_REQUIREMENTS:_ Set down only the lines running from the one with "skirt_front();" to the one with "for node in", both lines included, exactly as they stand, please.

(Records with modeling code)
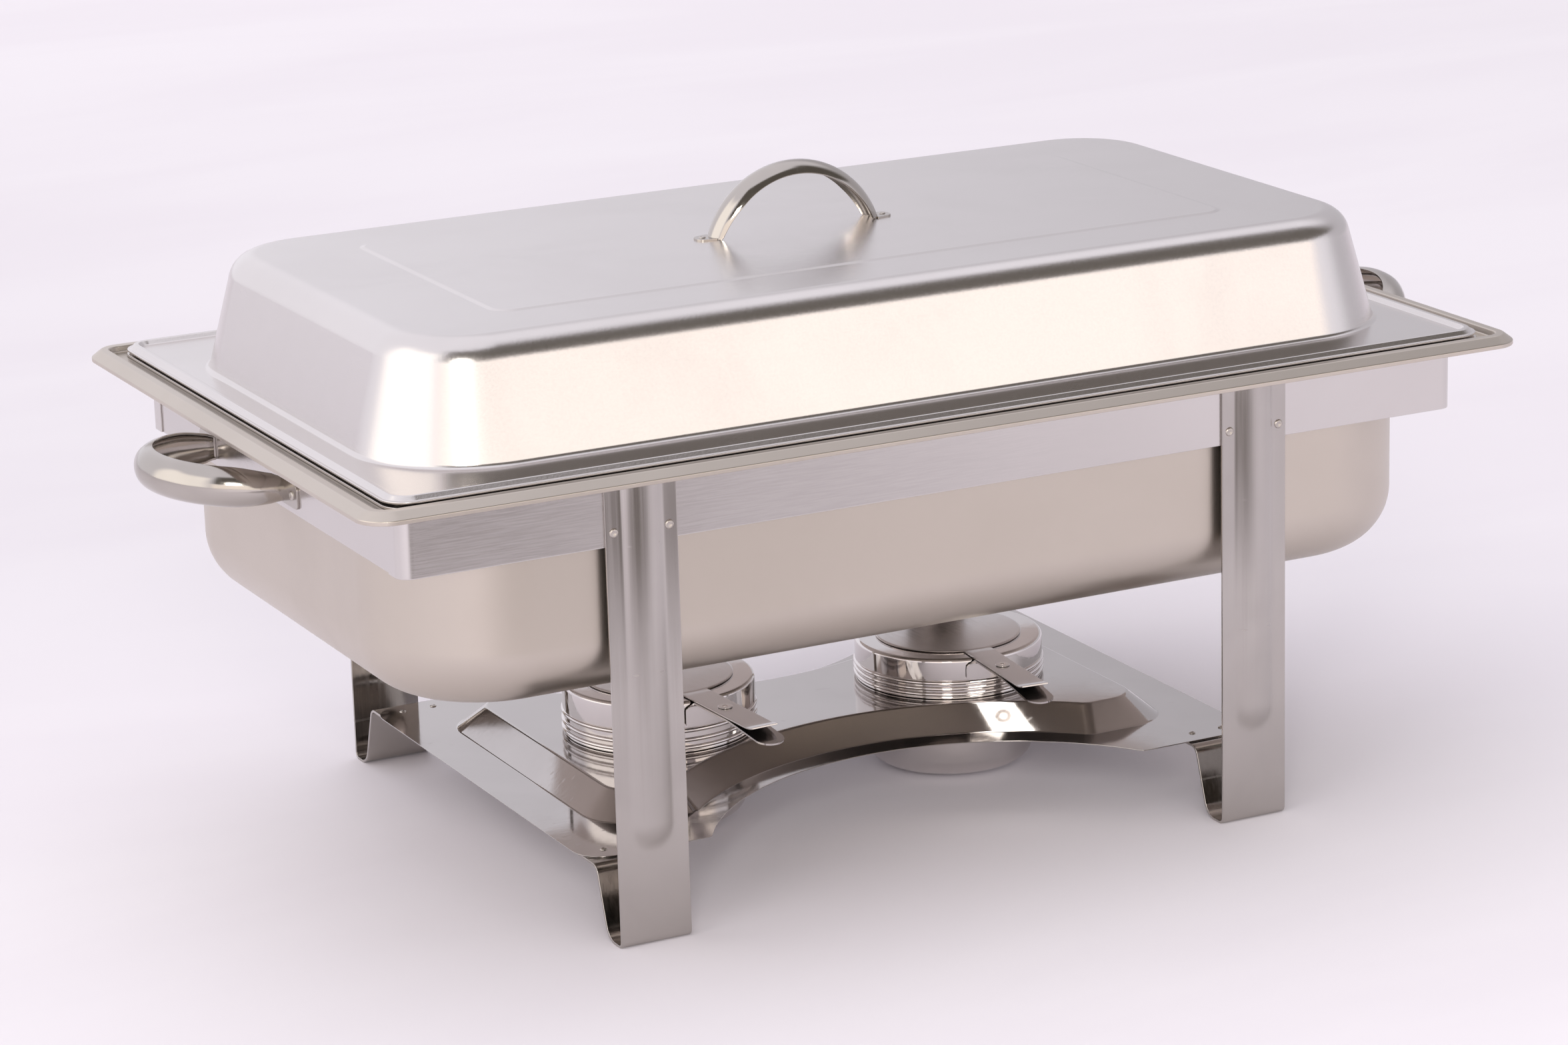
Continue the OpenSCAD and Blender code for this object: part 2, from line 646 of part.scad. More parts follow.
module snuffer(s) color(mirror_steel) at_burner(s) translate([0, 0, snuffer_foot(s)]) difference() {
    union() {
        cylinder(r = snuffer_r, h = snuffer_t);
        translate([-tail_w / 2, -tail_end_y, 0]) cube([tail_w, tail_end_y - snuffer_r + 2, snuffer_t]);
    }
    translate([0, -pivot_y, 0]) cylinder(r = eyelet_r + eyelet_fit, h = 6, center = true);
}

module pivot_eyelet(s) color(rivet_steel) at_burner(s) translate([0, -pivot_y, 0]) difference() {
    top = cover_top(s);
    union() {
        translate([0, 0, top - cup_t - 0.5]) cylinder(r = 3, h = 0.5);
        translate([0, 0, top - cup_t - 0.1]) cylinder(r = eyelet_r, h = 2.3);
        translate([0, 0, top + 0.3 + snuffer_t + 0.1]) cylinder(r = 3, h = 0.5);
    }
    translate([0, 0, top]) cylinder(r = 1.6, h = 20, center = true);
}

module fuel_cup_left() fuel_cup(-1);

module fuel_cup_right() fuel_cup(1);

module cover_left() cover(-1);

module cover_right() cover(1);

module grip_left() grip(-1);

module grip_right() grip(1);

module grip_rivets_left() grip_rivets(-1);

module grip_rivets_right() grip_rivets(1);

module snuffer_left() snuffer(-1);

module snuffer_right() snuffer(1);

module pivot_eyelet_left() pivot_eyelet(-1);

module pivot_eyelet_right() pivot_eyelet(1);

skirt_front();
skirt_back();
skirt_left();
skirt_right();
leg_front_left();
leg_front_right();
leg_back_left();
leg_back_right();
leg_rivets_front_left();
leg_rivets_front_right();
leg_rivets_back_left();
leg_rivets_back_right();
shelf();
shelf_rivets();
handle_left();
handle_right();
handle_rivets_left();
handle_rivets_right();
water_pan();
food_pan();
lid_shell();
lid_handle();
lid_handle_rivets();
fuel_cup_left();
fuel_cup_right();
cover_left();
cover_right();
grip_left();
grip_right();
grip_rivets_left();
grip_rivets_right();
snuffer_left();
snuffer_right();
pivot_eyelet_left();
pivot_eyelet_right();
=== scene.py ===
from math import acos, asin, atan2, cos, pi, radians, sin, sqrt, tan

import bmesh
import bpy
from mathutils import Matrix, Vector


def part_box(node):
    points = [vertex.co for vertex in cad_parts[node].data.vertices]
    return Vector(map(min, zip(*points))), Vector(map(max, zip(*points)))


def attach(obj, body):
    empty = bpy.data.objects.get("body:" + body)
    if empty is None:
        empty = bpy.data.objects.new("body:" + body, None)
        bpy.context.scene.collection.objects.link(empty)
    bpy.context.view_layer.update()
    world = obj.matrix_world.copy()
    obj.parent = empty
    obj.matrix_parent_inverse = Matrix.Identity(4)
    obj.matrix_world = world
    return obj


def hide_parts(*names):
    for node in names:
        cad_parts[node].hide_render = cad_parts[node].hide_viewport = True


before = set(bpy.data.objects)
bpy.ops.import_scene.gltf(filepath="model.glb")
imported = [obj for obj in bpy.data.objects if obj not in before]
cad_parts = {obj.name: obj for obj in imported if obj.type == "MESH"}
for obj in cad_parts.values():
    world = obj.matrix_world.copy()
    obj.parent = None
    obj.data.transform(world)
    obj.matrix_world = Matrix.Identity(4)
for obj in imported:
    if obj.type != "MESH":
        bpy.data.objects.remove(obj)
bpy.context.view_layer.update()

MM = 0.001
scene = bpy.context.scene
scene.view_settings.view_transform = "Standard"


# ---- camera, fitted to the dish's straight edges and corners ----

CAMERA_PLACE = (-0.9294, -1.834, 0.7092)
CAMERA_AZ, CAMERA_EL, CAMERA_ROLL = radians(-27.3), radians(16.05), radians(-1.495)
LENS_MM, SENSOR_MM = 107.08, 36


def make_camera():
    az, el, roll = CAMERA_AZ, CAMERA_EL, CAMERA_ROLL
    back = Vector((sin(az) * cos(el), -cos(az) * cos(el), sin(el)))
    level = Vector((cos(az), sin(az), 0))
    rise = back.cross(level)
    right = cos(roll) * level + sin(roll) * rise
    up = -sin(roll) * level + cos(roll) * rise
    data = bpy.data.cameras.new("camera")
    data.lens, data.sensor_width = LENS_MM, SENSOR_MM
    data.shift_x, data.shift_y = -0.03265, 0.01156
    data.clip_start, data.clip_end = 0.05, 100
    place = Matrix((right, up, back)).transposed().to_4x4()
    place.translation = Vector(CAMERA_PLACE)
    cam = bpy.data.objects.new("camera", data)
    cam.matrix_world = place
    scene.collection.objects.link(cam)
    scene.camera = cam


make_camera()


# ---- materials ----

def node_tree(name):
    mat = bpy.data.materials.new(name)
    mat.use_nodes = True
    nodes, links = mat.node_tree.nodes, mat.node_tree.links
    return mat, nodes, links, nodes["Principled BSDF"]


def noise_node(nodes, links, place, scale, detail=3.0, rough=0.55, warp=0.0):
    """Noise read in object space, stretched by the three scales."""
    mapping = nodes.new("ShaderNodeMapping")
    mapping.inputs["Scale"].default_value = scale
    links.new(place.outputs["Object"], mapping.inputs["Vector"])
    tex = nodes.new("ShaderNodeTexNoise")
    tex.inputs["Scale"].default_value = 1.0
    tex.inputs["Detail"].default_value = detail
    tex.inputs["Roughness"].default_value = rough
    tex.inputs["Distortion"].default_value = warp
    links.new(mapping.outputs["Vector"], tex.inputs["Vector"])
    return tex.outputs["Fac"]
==
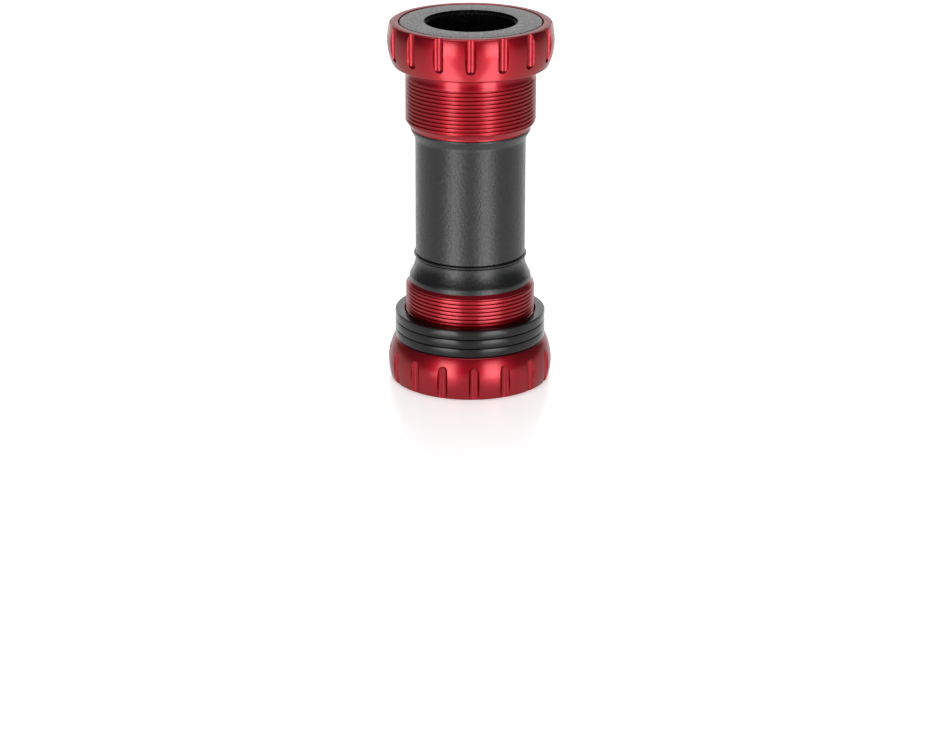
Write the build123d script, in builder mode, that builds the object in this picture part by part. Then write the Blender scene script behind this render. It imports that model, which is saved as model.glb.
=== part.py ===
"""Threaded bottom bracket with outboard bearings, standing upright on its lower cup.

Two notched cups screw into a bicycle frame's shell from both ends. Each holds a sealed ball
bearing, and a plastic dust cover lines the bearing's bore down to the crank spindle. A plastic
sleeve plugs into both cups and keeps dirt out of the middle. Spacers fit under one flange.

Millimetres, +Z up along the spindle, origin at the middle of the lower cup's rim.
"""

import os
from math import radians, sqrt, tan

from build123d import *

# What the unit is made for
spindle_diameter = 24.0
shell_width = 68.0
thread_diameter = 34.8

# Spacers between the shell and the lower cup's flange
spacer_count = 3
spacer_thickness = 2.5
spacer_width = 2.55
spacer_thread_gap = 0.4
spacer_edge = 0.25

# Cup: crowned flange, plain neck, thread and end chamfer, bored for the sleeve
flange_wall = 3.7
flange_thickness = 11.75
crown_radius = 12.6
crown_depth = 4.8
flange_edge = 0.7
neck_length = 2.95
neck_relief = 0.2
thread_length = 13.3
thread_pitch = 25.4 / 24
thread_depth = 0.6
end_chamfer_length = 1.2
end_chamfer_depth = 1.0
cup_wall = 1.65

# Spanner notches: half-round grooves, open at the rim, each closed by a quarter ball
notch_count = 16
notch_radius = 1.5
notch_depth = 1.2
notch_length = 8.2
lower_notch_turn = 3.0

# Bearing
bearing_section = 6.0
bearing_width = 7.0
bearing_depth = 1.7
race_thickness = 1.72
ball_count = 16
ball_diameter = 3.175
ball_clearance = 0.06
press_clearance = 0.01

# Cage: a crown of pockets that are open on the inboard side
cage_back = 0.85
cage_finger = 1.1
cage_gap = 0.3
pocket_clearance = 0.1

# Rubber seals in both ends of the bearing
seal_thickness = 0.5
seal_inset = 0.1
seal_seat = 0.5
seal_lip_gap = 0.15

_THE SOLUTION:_
skirt_front();
skirt_back();
skirt_left();
skirt_right();
leg_front_left();
leg_front_right();
leg_back_left();
leg_back_right();
leg_rivets_front_left();
leg_rivets_front_right();
leg_rivets_back_left();
leg_rivets_back_right();
shelf();
shelf_rivets();
handle_left();
handle_right();
handle_rivets_left();
handle_rivets_right();
water_pan();
food_pan();
lid_shell();
lid_handle();
lid_handle_rivets();
fuel_cup_left();
fuel_cup_right();
cover_left();
cover_right();
grip_left();
grip_right();
grip_rivets_left();
grip_rivets_right();
snuffer_left();
snuffer_right();
pivot_eyelet_left();
pivot_eyelet_right();
=== scene.py ===
from math import acos, asin, atan2, cos, pi, radians, sin, sqrt, tan

import bmesh
import bpy
from mathutils import Matrix, Vector


def part_box(node):
    points = [vertex.co for vertex in cad_parts[node].data.vertices]
    return Vector(map(min, zip(*points))), Vector(map(max, zip(*points)))


def attach(obj, body):
    empty = bpy.data.objects.get("body:" + body)
    if empty is None:
        empty = bpy.data.objects.new("body:" + body, None)
        bpy.context.scene.collection.objects.link(empty)
    bpy.context.view_layer.update()
    world = obj.matrix_world.copy()
    obj.parent = empty
    obj.matrix_parent_inverse = Matrix.Identity(4)
    obj.matrix_world = world
    return obj


def hide_parts(*names):
    for node in names:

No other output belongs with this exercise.